* begin Records provided *

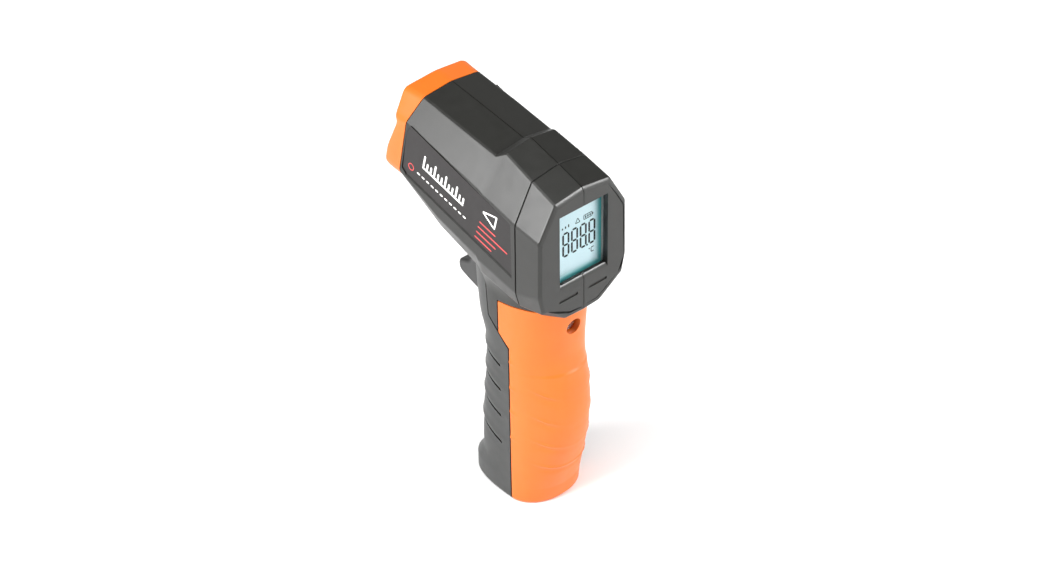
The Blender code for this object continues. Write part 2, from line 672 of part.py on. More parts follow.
rear_grip = lofted("rear_grip", grip_rings(0.0, 0.0, 112.0), "orange", smooth=True)
keep(rear_grip, grip_region)
cut(rear_grip, grip_space)
FLOOR_T = 2.0
LUG_IN, LUG_OUT = 7.4, 9.8
LUG_R = 2.6
HY, HZ = DOOR_PIVOT
floor_plate = box("floor_plate", (-12.0, -8.0, 0.0), (12.0, HY - 3.4, FLOOR_T))
add(rear_grip, floor_plate)
for side in (-1, 1):
    low, high = sorted((side * LUG_IN, side * LUG_OUT))
    add(
        rear_grip,
        box(f"hinge_lug_{side}", (low, HY - 6.0, 0.1), (high, HY, HZ + LUG_R)),
        rod(f"hinge_eye_{side}", "X", (0, HY, HZ), LUG_R, low, high, sides=24),
    )
cut(rear_grip, rod("lug_bore", "X", (0, HY, HZ), DOOR_PIN_R + GAP, -20, 20, sides=20))
add(rear_grip, rod("grip_screw_cup", "Y", (0, 0, GRIP_SCREW_Z), CUP_OUT_R, -23.4, CUP_END_Y, sides=28))
cut(
    rear_grip,
    rod("grip_screw_hole", "Y", (0, 0, GRIP_SCREW_Z), SHAFT_R + GAP, -40, -15, sides=16),
    rod("grip_screw_seat", "Y", (0, 0, GRIP_SCREW_Z), CUP_R, -40, CUP_SEAT_Y, sides=28),
)
HEAD_BACK_Y = CUP_SEAT_Y - GAP - 1.8
grip_screw = rod("grip_screw", "Y", (0, 0, GRIP_SCREW_Z), SHAFT_R, HEAD_BACK_Y + 1.2, -11.0, "steel", sides=16)
add(grip_screw, rod("grip_screw_head", "Y", (0, 0, GRIP_SCREW_Z), 2.7, HEAD_BACK_Y, HEAD_BACK_Y + 1.8, sides=24))
cut(
    grip_screw,
    box("grip_screw_slot", (-1.9, -26, GRIP_SCREW_Z - 0.35), (1.9, HEAD_BACK_Y + 0.9, GRIP_SCREW_Z + 0.35)),
    box("grip_screw_cross", (-0.35, -26, GRIP_SCREW_Z - 1.9), (0.35, HEAD_BACK_Y + 0.9, GRIP_SCREW_Z + 1.9)),
)

door_pivot = empty("door_pivot", (0.0, HY, HZ))


def on_door(made):
    made.parent = door_pivot
    made.location = made.location - Vector((0.0, HY, HZ)) * MM
    return made


battery_door = on_door(lofted("battery_door", grip_rings(0.0, 0.0, 112.0), "grip_black", smooth=True))
keep(battery_door, door_region)
cut(
    battery_door, grip_space,
    box("door_slot", (-SLOT_HALF - 0.6, -10, 77.2), (SLOT_HALF + 0.6, 40, 125)),
    box("door_floor_cut", (-12.4, -12, -3), (12.4, HY + 1.6, 3.0)),
    box("door_lug_cut", (-LUG_OUT - 0.5, HY - 4, -3), (LUG_OUT + 0.5, HY + 3.6, 3.0)),
)
add(
    battery_door,
    box("door_web", (-LUG_IN + 0.5, HY + 1.0, 0.2), (LUG_IN - 0.5, 20.8, HZ + 2.2)),
    rod("door_knuckle", "X", (0, HY, HZ), 2.6, 0.5 - LUG_IN, LUG_IN - 0.5, sides=24),
)
cut(battery_door, rod("knuckle_bore", "X", (0, HY, HZ), DOOR_PIN_R + GAP, -LUG_IN, LUG_IN, sides=20))
rod("door_pin", "X", (0, HY, HZ), DOOR_PIN_R, 0.2 - LUG_OUT, LUG_OUT - 0.2, "steel", sides=20)

# ---------------------------------------------------------------------------
# Battery, snap connector, wires, pad and unit selector
# ---------------------------------------------------------------------------

BW, BD, BH = BATTERY
by0, by1 = BATTERY_MID_Y - BD / 2, BATTERY_MID_Y + BD / 2
battery_top = BATTERY_FLOOR + BH
box("battery_case", (-BW / 2, by0, BATTERY_FLOOR), (BW / 2, by1, battery_top), "battery", 1.2)
TERMINAL_Y = 6.35
STUD_R, SOCKET_R = 2.9, 3.9
rod("battery_stud", "Z", (0, BATTERY_MID_Y + TERMINAL_Y, battery_top + GAP), STUD_R, 0, 1.9, "steel", sides=20)
rod("battery_socket", "Z", (0, BATTERY_MID_Y - TERMINAL_Y, battery_top + GAP), SOCKET_R, 0, 1.9, "steel", sides=6)
SNAP_Z = battery_top + 2.6
box(
    "snap_connector", (-BW / 2 + 1, by0 + 0.6, SNAP_Z), (BW / 2 - 1, by1 - 0.6, SNAP_Z + 3.4), "chip", 0.6)

box("battery_pad", (-6.0, by0 + 3, BATTERY_FLOOR - 2.0), (6.0, by1 - 8.5, BATTERY_FLOOR - GAP), "foam")


def wire(name, points, look):
    curve = bpy.data.curves.new(name, "CURVE")
    curve.dimensions = "3D"
    curve.resolution_u = 3
    curve.bevel_depth = 0.55 * MM
    curve.bevel_resolution = 2
    curve.use_fill_caps = True
    spline = curve.splines.new("BEZIER")
    spline.bezier_points.add(len(points) - 1)
    for knot, place in zip(spline.bezier_points, points):
        knot.co = [value * MM for value in place]
        knot.handle_left_type = "AUTO"
        knot.handle_right_type = "AUTO"
    made = bpy.data.objects.new(name, curve)
    PARTS.objects.link(made)
    curve.materials.append(material(look))
    return made


for side, name, look in ((1, "red_wire", "red"), (-1, "black_wire", "black_wire")):
    wire(name, (
        (side * 4.0, by0 + 4.5, SNAP_Z + 3.4 + GAP),
        (side * 5.5, by0 + 4.0, SNAP_Z + 9.0),
        (side * 7.0, -8.0, 76.0),
        (side * 7.4, -5.6, 92.0),
        (side * 8.0, -8.0, 106.0),
        (side * 8.0, -19.2, 114.0),
    ), look)

SELECT_Z = 76.6
selector_body = box("unit_selector", (-4.2, 2.2, SELECT_Z - 2.2), (4.2, 6.2, SELECT_Z + 2.2), "steel")
cut(selector_body, box(
    "selector_window", (-2.9, 4.6, SELECT_Z - 1.1 - GAP), (2.9, 8.0, SELECT_Z + 1.1 + GAP)))
box("unit_slider", (-2.6, 5.0, SELECT_Z - 1.1), (-2.6 + 3.2, 7.6, SELECT_Z + 1.1), "chip")
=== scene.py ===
"""Infrared thermometer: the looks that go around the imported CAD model."""

import json
import math

import bmesh
import bpy
from mathutils import Matrix, Vector


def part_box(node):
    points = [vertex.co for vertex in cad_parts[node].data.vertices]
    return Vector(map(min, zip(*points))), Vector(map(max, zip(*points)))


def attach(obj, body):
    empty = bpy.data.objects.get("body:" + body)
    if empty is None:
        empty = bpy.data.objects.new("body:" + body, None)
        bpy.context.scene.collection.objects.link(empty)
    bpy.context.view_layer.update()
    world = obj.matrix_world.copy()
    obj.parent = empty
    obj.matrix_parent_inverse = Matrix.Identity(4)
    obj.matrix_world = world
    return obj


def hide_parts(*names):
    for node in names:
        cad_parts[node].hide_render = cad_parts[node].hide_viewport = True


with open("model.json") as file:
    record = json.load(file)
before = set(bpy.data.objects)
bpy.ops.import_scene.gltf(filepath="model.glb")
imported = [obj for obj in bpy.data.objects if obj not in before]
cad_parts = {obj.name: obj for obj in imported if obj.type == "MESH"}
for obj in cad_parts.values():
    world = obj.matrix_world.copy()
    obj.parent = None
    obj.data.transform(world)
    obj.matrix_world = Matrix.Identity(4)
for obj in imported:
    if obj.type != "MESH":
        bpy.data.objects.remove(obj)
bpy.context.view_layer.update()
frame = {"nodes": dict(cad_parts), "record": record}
MM = 0.001
PITCH = math.radians(15)                # the barrel points up this much
LENS_CENTRE = Vector((0.0, 45.5, 139.0))

# ---------------------------------------------------------------------------
# Materials. Texture scales are per metre: 1000 is about one millimetre.
# ---------------------------------------------------------------------------


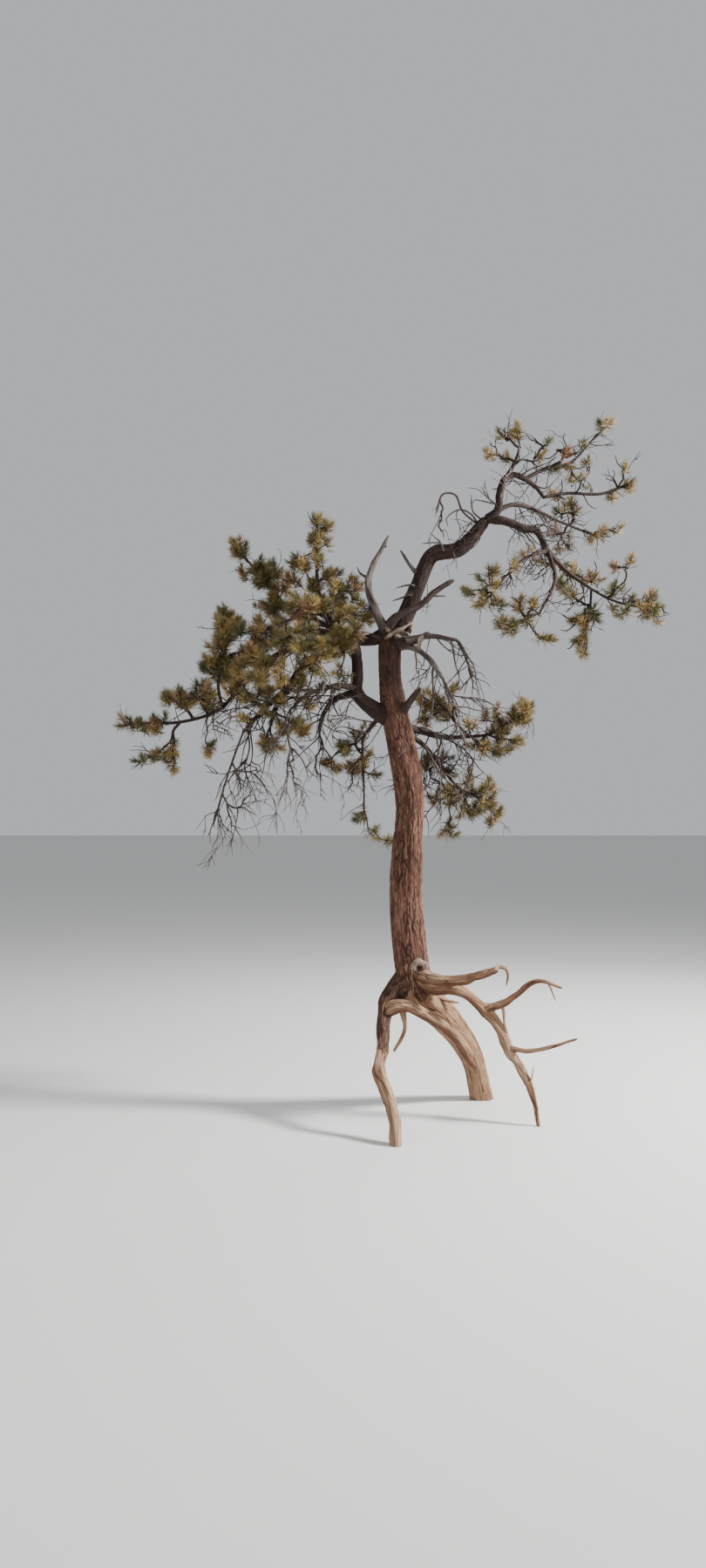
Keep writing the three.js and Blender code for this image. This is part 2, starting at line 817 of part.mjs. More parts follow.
// Adds the nodes of a twig from the best joint that keeps it clear and in its space
function growTwig(mass, nodes, stemPoints, site, random) {
  for (const joint of rankJoints(nodes, site)) {
    const curve = twigCurve(nodes[joint], site, mass.bare, random);
    const fits = curve.getPoints(TWIG_SAMPLES).slice(1).every((point) => (
      gapAt(point, mass.name) > TWIG_CLEARANCE && insideSpace(point, mass.lobes, stemPoints)
    ));
    if (fits) {
      const steps = site.distanceTo(nodes[joint].point) > LONG_TWIG ? 3 : 2;
      const chain = [joint];
      for (let step = 1; step <= steps; step += 1) {
        const share = step / steps;
        const parent = chain[chain.length - 1];
        nodes.push({
          point: curve.getPoint(share), heading: curve.getTangent(share), parent, tip: share === 1,
        });
        chain.push(nodes.length - 1);
      }
      return chain;
    }
  }
  return null;
}

// Every twig is as thick as the number of tips beyond it asks for
function twigRadii(nodes, limit) {
  const tips = nodes.map((node) => (node.tip ? 1 : 0));
  for (let index = nodes.length - 1; index > 0; index -= 1) tips[nodes[index].parent] += tips[index];
  return tips.map((count) => Math.min(TWIG_TIP_RADIUS * Math.max(count, 1) ** TWIG_THICKENING, limit));
}

function standMass(mass, { nodes, radii, twigs }) {
  nodes.slice(1).forEach((node, index) => {
    stand(mass.name, nodes[node.parent].point, node.point, radii[index + 1]);
  });
  if (!mass.bare) {
    for (const { chain, size } of twigs) {
      const site = nodes[chain[chain.length - 1]].point;
      stand(mass.name, site, site, TUFT_REACH * size);
    }
  }
}

function growMass(mass, number, limbs) {
  const random = randomFrom(FIRST_SEED + number);
  const carrier = limbs.get(mass.from);
  const foot = Math.round((mass.fromShare ?? 1) * (carrier.points.length - 1));
  const nodes = growStem(mass, carrier.points[foot]);
  const stemCount = nodes.length;
  const stemPoints = nodes.map((node) => node.point);
  const endSize = Math.max(TUFT_LEAST, tuftSize(mass, stemPoints[stemCount - 1]));
  const twigs = [{ chain: [stemCount - 2, stemCount - 1], size: endSize }];
  const sites = chooseSites(mass.lobes, random);
  sites.sort((a, b) => distanceToNearest(stemPoints, a) - distanceToNearest(stemPoints, b));
  for (const site of sites) {
    const size = tuftSize(mass, site);
    const chain = size < TUFT_LEAST ? null : growTwig(mass, nodes, stemPoints, site, random);
    if (chain) twigs.push({ chain, size });
  }
  const radii = twigRadii(nodes, carrier.widths[foot] * STEM_SHARE);
  return { nodes, radii, stemCount, twigs };
}

// The fused solid of a mass, or a slightly larger one that keeps its neighbours clear of it
function massSolid(mass, { nodes, radii, stemCount, twigs }, spare) {
  const wider = radii.map((radius) => radius + spare / Math.cos(Math.PI / TWIG_SIDES));
  const places = (indices) => indices.map((index) => nodes[index].point);
  let solid = tube(places([...Array(stemCount - 1).keys()]), wider.slice(0, stemCount - 1), STEM_SIDES);
  for (const { chain, size } of twigs) {
    const widths = chain.map((index) => wider[index]);
    widths[0] = Math.min(widths[1], widths[0] * ROOT_SHARE);
    const spareSize = size * (1 + spare / TUFT_MIDDLE);
    solid = solid.add(
      mass.bare ? tube(places(chain), widths, TWIG_SIDES) : tuftedTwig(places(chain), widths, spareSize),
    );
  }
  return solid;
}

function buildTree() {
  const tree = new THREE.Group();
  const limbs = new Map();
  const cutters = [];
  const ground = groundBlock();
  const addMesh = (name, solid, material) => {
    const mesh = new THREE.Mesh(geometryOfSolid(solid), material);
    mesh.name = name;
    tree.add(mesh);
  };
  for (const limb of LIMBS) {
    const sides = limb.sides ?? LIMB_SIDES;
    const sampled = sampleLimb(limb);
    const solid = cutAway(tube(sampled.points, sampled.widths, sides), [...cutters, ground]);
    cutters.push(grown(sampled, sides));
    limbs.set(limb.name, sampled);
    sampled.points.slice(1).forEach((point, index) => {
      stand(limb.name, sampled.points[index], point, sampled.widths[index]);
    });
    addMesh(limb.name, solid, WOODS[limb.wood]);
  }
  MASSES.forEach((mass, number) => {
    const growth = growMass(mass, number, limbs);
    const solid = cutAway(massSolid(mass, growth, 0), cutters);
    standMass(mass, growth);
    cutters.push(massSolid(mass, growth, GAP));
    addMesh(mass.name, solid, mass.bare ? BARE_TWIGS : NEEDLES);
  });
  return tree;
}

export default buildTree();
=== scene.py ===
import math
from collections import namedtuple
from dataclasses import dataclass, replace

import bmesh
import bpy
import numpy as np
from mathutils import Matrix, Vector, noise


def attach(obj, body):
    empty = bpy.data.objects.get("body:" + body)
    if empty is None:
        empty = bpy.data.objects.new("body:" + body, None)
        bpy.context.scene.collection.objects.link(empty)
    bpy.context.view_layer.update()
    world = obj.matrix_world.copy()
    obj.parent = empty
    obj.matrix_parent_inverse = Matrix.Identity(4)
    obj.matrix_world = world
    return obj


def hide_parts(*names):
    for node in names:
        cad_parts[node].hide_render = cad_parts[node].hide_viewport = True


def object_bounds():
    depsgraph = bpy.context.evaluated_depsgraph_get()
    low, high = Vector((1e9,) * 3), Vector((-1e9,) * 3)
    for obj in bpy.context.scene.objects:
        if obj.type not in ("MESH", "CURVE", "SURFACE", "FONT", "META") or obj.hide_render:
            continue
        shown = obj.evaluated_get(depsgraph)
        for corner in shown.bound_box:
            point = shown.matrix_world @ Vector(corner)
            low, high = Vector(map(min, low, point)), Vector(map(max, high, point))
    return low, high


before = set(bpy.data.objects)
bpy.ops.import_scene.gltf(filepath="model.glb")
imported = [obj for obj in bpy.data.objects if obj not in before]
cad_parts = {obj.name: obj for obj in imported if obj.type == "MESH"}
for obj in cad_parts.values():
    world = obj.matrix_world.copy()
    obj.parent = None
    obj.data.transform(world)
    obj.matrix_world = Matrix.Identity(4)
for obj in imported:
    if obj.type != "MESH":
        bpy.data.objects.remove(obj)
cad_low, cad_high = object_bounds()

MM = 0.001

# The photograph's camera, in metres and degrees
CAMERA_PLACE = (-1.070, -9.150, 2.248)
CAMERA_PITCH = 2.29
CAMERA_LENS = 25.0
CAMERA_SENSOR = 36.0

# Lights: place and target in metres, width of the disk, power in watts
LIGHTS = {
    "key": ((7.8, -1.6, 7.2), (-0.8, -0.4, 3.0), 2.0, 3400),
    "fill": ((-6.5, -6.0, 4.5), (-0.8, -0.4, 2.8), 5.0, 190),
    "back": ((2.5, 6.5, 6.5), (-0.8, -0.4, 3.2), 4.0, 300),
}
SKY_COLOUR = (0.86, 0.89, 0.93)
SKY_STRENGTH = 0.6
FLOOR_COLOUR = (0.68, 0.67, 0.65)
FLOOR_HALF = 300.0
FLOOR_DROP = 0.001

# The rule that the part's own twigs follow
TUFT_REACH = 84
TUFT_LEAST = 0.5
TUFT_SPARE = 2
TWIG_TIP_RADIUS = 5
TWIG_THICKENING = 0.4
TWIG_CLEARANCE = 16
TWIG_SAMPLES = 8
LONG_TWIG = 260
LEAVE_STRAIGHT = 0.8
LEAVE_ALONG = 0.6
TIP_LIFT = 0.8
BARE_TIP_DROOP = -0.35
HANDLE = 0.35
WOBBLE = 0.1
STEM_STEP = 130
STEM_LEAST_STEPS = 3
STEM_REACH = 300
STEM_SHARE = 0.85
LOBE_REACH = 1.4
SITE_TRIES = 9
JOINT_TRIES = 6
TURN_COST = 1.7
FIRST_SEED = 4100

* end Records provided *

> Short task:
Within the listing above, give again exactly every line from the line with "SELECT_Z = 76.6" through the line with "LENS_CENTRE = Vector((0.0, 45.5, 139.0))", both included, and no other line.

> Right answer:
SELECT_Z = 76.6
selector_body = box("unit_selector", (-4.2, 2.2, SELECT_Z - 2.2), (4.2, 6.2, SELECT_Z + 2.2), "steel")
cut(selector_body, box(
    "selector_window", (-2.9, 4.6, SELECT_Z - 1.1 - GAP), (2.9, 8.0, SELECT_Z + 1.1 + GAP)))
box("unit_slider", (-2.6, 5.0, SELECT_Z - 1.1), (-2.6 + 3.2, 7.6, SELECT_Z + 1.1), "chip")
=== scene.py ===
"""Infrared thermometer: the looks that go around the imported CAD model."""

import json
import math

import bmesh
import bpy
from mathutils import Matrix, Vector


def part_box(node):
    points = [vertex.co for vertex in cad_parts[node].data.vertices]
    return Vector(map(min, zip(*points))), Vector(map(max, zip(*points)))


def attach(obj, body):
    empty = bpy.data.objects.get("body:" + body)
    if empty is None:
        empty = bpy.data.objects.new("body:" + body, None)
        bpy.context.scene.collection.objects.link(empty)
    bpy.context.view_layer.update()
    world = obj.matrix_world.copy()
    obj.parent = empty
    obj.matrix_parent_inverse = Matrix.Identity(4)
    obj.matrix_world = world
    return obj


def hide_parts(*names):
    for node in names:
        cad_parts[node].hide_render = cad_parts[node].hide_viewport = True


with open("model.json") as file:
    record = json.load(file)
before = set(bpy.data.objects)
bpy.ops.import_scene.gltf(filepath="model.glb")
imported = [obj for obj in bpy.data.objects if obj not in before]
cad_parts = {obj.name: obj for obj in imported if obj.type == "MESH"}
for obj in cad_parts.values():
    world = obj.matrix_world.copy()
    obj.parent = None
    obj.data.transform(world)
    obj.matrix_world = Matrix.Identity(4)
for obj in imported:
    if obj.type != "MESH":
        bpy.data.objects.remove(obj)
bpy.context.view_layer.update()
frame = {"nodes": dict(cad_parts), "record": record}
MM = 0.001
PITCH = math.radians(15)                # the barrel points up this much
LENS_CENTRE = Vector((0.0, 45.5, 139.0))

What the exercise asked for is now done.